A record 25private schools deregistered last year with the Committee for Private Education (CPE), which regulates the industry.
There are 293 registered private schools currently - the lowest in recent years - and more are expected to exit the industry this year, as the CPE prepares to enforce new and stricter rules on the private education industry.
But some industry watchers say this pruning may not be a bad thing. The schools that remain will most likely be the more established ones that offer relevant courses and continue to be more viable as businesses.
The new rules, which are a step towards greater transparency, academic quality and accountability, will push schools to raise their standards further.
And there is a need for higher standards as the Government opens up more pathways for Singaporeans through the SkillsFuture initiative.

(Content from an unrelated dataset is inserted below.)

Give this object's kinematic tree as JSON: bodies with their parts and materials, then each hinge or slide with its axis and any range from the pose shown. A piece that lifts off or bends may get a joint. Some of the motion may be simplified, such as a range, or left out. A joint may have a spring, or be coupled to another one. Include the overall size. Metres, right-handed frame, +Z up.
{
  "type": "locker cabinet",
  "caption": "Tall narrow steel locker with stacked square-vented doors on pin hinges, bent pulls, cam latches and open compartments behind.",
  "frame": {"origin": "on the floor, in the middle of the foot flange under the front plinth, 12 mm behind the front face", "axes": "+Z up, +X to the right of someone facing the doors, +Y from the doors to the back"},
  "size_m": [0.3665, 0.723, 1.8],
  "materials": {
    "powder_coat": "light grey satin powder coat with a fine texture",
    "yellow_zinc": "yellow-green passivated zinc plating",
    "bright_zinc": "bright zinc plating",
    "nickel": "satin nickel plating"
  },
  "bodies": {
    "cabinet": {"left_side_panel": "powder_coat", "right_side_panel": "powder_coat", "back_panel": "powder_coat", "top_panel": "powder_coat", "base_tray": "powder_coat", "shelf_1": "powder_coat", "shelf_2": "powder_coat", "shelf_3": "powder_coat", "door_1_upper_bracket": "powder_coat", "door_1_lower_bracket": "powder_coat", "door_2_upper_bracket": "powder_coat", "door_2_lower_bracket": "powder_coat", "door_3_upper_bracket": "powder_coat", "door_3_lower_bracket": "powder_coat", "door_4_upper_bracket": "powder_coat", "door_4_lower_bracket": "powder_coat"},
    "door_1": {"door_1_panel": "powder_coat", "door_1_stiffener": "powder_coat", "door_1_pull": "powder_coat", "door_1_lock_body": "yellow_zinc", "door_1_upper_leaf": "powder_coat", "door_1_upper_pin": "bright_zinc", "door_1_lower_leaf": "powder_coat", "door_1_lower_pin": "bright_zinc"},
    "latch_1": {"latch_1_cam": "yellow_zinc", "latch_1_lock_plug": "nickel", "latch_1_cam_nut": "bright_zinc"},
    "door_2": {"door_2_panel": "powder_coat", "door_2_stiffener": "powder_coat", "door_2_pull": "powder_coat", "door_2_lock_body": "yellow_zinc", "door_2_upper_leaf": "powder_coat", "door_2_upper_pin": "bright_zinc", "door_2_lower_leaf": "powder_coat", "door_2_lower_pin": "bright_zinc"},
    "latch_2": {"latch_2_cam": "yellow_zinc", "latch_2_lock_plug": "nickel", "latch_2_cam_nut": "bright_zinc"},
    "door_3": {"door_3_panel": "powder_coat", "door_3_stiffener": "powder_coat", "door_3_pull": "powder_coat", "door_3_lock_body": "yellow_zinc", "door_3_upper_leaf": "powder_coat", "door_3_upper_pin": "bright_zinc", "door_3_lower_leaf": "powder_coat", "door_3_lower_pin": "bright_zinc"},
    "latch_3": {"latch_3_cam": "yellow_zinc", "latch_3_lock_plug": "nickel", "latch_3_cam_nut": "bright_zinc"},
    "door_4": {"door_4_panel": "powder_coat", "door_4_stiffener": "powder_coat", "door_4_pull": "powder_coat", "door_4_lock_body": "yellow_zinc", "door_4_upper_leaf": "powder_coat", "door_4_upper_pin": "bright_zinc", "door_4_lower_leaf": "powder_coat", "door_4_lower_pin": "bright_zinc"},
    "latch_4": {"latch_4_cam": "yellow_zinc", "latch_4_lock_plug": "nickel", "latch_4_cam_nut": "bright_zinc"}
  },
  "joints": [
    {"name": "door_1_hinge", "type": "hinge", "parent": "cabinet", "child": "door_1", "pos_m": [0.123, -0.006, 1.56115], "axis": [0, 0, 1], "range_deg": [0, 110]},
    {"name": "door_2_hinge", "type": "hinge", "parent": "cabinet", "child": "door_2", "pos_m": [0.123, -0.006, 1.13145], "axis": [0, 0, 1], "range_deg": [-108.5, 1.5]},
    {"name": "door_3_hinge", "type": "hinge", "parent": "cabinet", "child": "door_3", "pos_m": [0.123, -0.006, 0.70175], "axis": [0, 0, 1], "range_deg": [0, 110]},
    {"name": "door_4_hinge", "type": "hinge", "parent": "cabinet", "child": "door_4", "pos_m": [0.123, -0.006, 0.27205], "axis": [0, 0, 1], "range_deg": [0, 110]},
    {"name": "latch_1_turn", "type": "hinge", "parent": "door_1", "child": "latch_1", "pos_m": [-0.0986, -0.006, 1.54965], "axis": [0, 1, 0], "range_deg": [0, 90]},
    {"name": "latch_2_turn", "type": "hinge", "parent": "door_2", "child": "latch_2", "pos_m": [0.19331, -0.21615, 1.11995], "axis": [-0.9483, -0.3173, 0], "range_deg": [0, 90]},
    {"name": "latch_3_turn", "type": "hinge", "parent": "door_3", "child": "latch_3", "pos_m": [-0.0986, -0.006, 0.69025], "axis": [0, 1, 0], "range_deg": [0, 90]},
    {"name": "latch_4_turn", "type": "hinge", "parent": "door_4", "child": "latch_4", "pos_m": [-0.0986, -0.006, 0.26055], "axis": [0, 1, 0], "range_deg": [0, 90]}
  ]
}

Under the new rules, private schools that offer degree programmes will be required to take part in a yearly survey to track how easily their graduates find jobs. The survey will be centrally administered by CPE and results will be published on its website.
Private schools that want to offer degrees, or diplomas that lead directly to degrees, must also obtain a four-year EduTrust certification, a quality assurance award. Fresh school-leavers enrolling for certain courses will now also need to meet academic entry requirements. But schools will also have flexibility to admit mature students with relevant work or learning experience. Private schools will also need to meet minimum financial standards to ensure they are properly resourced.
The new standards are, as one industry veteran said, "not unreasonable".
For students, they mean better protection and more information to make informed choices as to which institute and programme to select.
As the private education industry here matures, there is a need to ensure that institutions are sound and, chiefly, offer quality education and training.